[START DATASET EXCERPT]
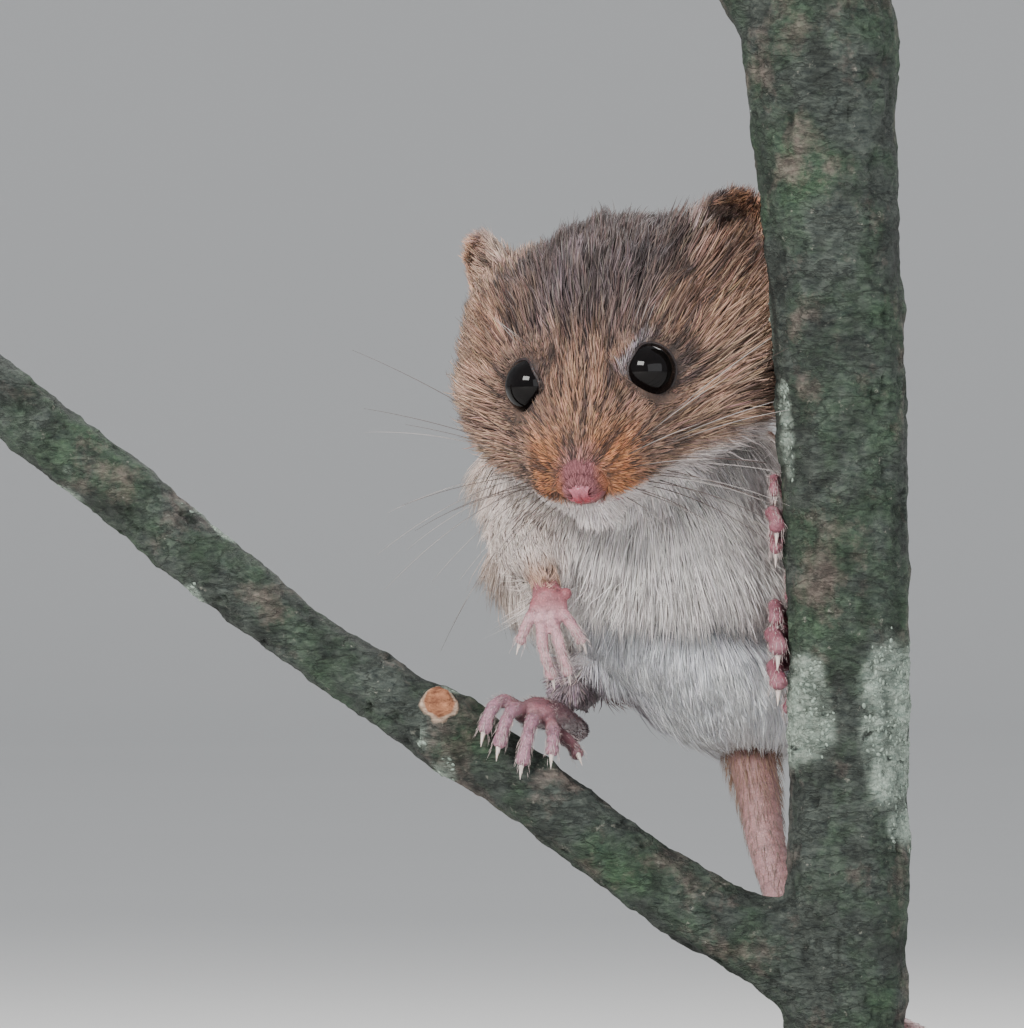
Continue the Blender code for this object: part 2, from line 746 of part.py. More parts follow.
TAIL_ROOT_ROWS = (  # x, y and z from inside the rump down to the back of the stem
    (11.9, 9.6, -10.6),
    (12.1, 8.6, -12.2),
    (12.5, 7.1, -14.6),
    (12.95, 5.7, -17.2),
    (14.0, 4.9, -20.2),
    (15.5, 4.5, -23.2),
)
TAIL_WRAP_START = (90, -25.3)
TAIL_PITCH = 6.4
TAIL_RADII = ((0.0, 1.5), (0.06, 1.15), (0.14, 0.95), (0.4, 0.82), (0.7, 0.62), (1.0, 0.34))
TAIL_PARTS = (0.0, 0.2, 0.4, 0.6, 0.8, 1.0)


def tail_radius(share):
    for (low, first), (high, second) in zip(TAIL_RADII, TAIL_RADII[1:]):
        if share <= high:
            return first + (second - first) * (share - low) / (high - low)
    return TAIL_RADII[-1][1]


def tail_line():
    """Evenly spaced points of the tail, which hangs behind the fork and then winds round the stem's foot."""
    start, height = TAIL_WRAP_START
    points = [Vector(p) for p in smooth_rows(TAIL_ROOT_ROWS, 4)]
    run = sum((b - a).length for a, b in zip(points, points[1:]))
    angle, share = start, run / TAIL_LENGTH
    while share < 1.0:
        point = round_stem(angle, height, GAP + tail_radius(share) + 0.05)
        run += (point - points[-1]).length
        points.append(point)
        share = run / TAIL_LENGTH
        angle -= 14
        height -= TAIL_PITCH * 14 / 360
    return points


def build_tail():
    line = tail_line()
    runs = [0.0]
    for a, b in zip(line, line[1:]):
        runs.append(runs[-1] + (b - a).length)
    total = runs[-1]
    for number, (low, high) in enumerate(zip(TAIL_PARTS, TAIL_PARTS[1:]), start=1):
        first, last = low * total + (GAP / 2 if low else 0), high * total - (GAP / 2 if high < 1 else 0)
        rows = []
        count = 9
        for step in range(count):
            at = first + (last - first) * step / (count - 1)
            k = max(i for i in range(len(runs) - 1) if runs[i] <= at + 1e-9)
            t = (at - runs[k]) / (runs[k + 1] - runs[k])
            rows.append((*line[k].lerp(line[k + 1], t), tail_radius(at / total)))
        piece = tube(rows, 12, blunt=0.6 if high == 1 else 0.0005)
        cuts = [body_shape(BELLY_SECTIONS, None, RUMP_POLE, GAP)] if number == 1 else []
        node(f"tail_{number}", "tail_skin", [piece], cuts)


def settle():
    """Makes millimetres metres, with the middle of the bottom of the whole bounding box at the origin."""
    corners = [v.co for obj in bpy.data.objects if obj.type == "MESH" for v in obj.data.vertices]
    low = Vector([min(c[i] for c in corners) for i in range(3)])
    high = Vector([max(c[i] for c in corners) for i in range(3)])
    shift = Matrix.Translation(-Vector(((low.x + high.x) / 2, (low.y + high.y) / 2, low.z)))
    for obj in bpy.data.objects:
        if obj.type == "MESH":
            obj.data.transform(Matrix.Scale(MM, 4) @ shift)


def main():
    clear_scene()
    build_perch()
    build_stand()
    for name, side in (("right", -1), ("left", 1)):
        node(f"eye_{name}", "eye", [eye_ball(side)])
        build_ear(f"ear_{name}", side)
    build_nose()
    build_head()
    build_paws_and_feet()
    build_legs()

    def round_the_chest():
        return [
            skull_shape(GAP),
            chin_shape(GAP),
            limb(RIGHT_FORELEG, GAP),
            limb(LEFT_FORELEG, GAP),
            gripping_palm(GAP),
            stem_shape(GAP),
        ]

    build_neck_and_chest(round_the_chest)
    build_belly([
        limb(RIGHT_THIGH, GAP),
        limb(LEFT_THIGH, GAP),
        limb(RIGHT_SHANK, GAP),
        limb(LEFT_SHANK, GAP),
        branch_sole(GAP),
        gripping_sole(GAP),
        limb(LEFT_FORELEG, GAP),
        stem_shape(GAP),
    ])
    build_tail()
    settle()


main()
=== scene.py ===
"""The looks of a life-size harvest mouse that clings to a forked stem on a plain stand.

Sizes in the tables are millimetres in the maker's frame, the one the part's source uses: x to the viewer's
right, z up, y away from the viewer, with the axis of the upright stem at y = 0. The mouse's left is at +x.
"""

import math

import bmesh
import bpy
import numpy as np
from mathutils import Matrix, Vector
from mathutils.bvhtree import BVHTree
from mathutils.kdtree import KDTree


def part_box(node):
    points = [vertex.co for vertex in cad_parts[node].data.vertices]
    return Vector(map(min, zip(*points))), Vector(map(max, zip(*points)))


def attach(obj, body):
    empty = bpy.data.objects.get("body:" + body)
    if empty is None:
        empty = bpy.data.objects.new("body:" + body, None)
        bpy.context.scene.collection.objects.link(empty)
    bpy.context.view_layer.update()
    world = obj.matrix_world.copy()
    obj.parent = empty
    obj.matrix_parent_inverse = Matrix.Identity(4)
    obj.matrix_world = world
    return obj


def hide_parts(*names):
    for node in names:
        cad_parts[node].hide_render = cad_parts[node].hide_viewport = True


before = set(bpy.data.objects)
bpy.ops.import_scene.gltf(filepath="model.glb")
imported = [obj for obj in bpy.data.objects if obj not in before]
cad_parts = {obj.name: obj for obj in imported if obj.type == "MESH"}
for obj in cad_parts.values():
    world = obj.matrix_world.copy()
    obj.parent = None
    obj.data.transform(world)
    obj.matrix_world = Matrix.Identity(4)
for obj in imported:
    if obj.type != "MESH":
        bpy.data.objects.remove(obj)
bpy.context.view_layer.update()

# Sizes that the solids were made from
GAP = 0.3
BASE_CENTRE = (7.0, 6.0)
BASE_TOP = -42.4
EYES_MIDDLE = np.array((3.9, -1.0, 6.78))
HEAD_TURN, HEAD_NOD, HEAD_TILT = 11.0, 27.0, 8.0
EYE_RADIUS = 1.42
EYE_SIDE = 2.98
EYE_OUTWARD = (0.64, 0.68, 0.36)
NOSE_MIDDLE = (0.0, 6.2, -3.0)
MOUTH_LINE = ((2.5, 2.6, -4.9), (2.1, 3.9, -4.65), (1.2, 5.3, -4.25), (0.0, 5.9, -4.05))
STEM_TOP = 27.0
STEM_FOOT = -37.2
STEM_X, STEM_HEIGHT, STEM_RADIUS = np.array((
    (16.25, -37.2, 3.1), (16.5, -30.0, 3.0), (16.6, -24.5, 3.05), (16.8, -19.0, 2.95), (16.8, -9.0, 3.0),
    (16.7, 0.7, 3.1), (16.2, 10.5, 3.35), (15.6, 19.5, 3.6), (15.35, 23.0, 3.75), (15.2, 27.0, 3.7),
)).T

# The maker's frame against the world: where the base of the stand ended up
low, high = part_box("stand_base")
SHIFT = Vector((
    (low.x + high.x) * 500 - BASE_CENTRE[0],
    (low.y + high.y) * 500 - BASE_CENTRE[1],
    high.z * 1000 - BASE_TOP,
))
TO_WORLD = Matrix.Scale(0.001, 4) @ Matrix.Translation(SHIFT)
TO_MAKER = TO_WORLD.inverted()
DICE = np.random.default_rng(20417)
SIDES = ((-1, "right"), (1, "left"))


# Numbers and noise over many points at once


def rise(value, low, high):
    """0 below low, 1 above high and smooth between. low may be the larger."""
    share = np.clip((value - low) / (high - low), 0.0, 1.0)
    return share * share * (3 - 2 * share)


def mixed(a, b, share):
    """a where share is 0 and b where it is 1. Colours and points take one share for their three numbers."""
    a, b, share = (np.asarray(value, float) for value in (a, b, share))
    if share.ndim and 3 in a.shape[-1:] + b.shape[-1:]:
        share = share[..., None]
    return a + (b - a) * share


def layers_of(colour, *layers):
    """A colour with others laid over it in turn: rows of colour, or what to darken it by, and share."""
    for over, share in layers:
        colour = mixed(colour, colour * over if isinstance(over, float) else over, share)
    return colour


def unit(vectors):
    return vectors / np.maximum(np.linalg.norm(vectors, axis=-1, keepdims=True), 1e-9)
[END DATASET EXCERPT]
GOAL => Above are some lines. Repeat exactly, and only, those from the line that has "build_neck_and_chest(round_the_chest)" through the line that has "zip(*points))), Vector(map(max, zip(*points)))".

SOLVED EXERCISE =>
    build_neck_and_chest(round_the_chest)
    build_belly([
        limb(RIGHT_THIGH, GAP),
        limb(LEFT_THIGH, GAP),
        limb(RIGHT_SHANK, GAP),
        limb(LEFT_SHANK, GAP),
        branch_sole(GAP),
        gripping_sole(GAP),
        limb(LEFT_FORELEG, GAP),
        stem_shape(GAP),
    ])
    build_tail()
    settle()


main()
=== scene.py ===
"""The looks of a life-size harvest mouse that clings to a forked stem on a plain stand.

Sizes in the tables are millimetres in the maker's frame, the one the part's source uses: x to the viewer's
right, z up, y away from the viewer, with the axis of the upright stem at y = 0. The mouse's left is at +x.
"""

import math

import bmesh
import bpy
import numpy as np
from mathutils import Matrix, Vector
from mathutils.bvhtree import BVHTree
from mathutils.kdtree import KDTree


def part_box(node):
    points = [vertex.co for vertex in cad_parts[node].data.vertices]
    return Vector(map(min, zip(*points))), Vector(map(max, zip(*points)))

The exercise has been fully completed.